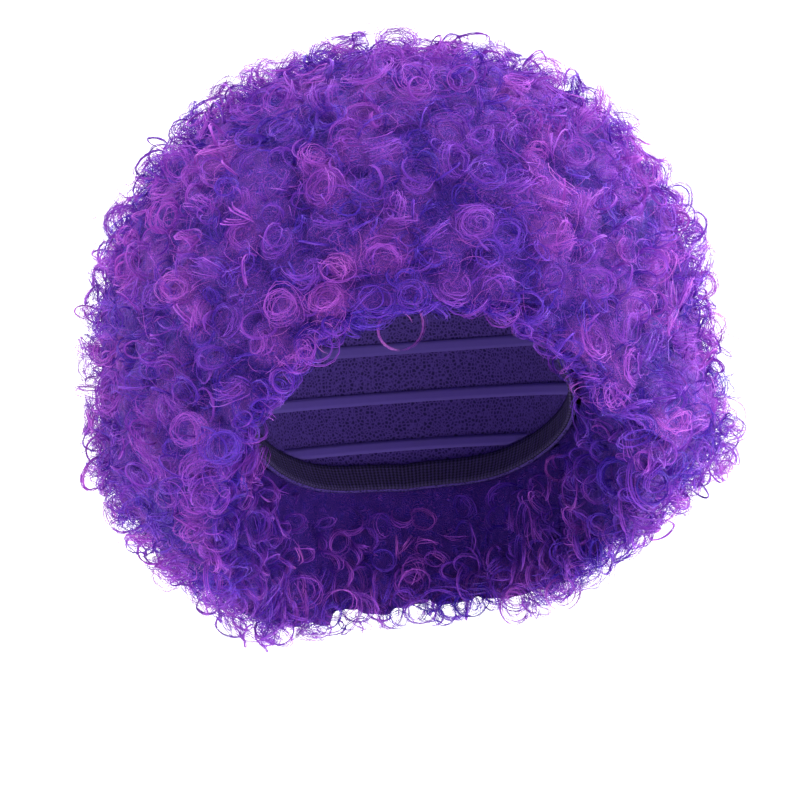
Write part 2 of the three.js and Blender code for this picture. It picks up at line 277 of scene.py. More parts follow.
    def row_of(self, polar: Array) -> Array:
        """Index of the row that each root belongs to."""
        tops = np.array([top for top, _ in self.rows()])
        return np.clip(np.searchsorted(tops, polar, side="right") - 1, 0, len(tops) - 1)


@dataclass
class Lumps:
    """Smooth chance hills and hollows through space, from a few crossing waves."""

    rng: np.random.Generator
    size: float
    waves: int = 14
    _ways: Array = field(init=False)
    _starts: Array = field(init=False)

    def __post_init__(self) -> None:
        """Draws the waves' directions and starts."""
        lengths = self.size * self.rng.uniform(1.4, 3.2, (self.waves, 1))
        ways = unit(self.rng.normal(0, 1, (self.waves, 3)))
        self._ways = ways * 2 * math.pi / lengths
        self._starts = self.rng.uniform(0, 2 * math.pi, self.waves)

    def at(self, points: Array) -> Array:
        """Heights at points, about -2 to 2."""
        return np.sin(points @ self._ways.T + self._starts).sum(-1) / math.sqrt(self.waves / 2)


def add_node(
    tree: bpy.types.NodeTree,
    kind: str,
    settings: dict[str, object] | None = None,
    links: dict[int | str, object] | None = None,
    stops: Sequence[tuple[float, str]] = (),
) -> bpy.types.Node:
    """Adds a shader node, sets its properties and fills its inputs.

    Args:
        tree: The material's node tree.
        kind: The node's type name without "ShaderNode".
        settings: Properties of the node, by name.
        links: Inputs by name or number: an output socket to link, or a value to set.
        stops: Places and hex colours of a colour ramp.

    Returns:
        The node.
    """
    node = tree.nodes.new(f"ShaderNode{kind}")
    for name, value in (settings or {}).items():
        setattr(node, name, value)
    for name, value in (links or {}).items():
        if isinstance(value, bpy.types.NodeSocket):
            tree.links.new(value, node.inputs[name])
        else:
            node.inputs[name].default_value = value
    for number, (place, code) in enumerate(stops):
        elements = node.color_ramp.elements
        element = elements[number] if number < len(elements) else elements.new(place)
        element.position, element.color = place, hex_to_linear(code)
    return node


def new_material(
    name: str, **values: object
) -> tuple[bpy.types.Material, bpy.types.NodeTree, bpy.types.Node]:
    """Makes a node material with its Principled shader.

    Args:
        name: The material's name.
        values: Even values of the shader, by input, with _ for a space.

    Returns:
        The material, its node tree and the shader.
    """
    material = bpy.data.materials.new(name)
    material.use_nodes = True
    tree = material.node_tree
    shader = tree.nodes["Principled BSDF"]
    for key, value in values.items():
        shader.inputs[key.replace("_", " ")].default_value = value
    return material, tree, shader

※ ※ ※

*Exercise:* Pull out all lines from the listing that contain the string "code".

*Solution for this exercise:*
Write part 2 of the three.js and Blender code for this picture. It picks up at line 277 of scene.py. More parts follow.
    for number, (place, code) in enumerate(stops):
        element.position, element.color = place, hex_to_linear(code)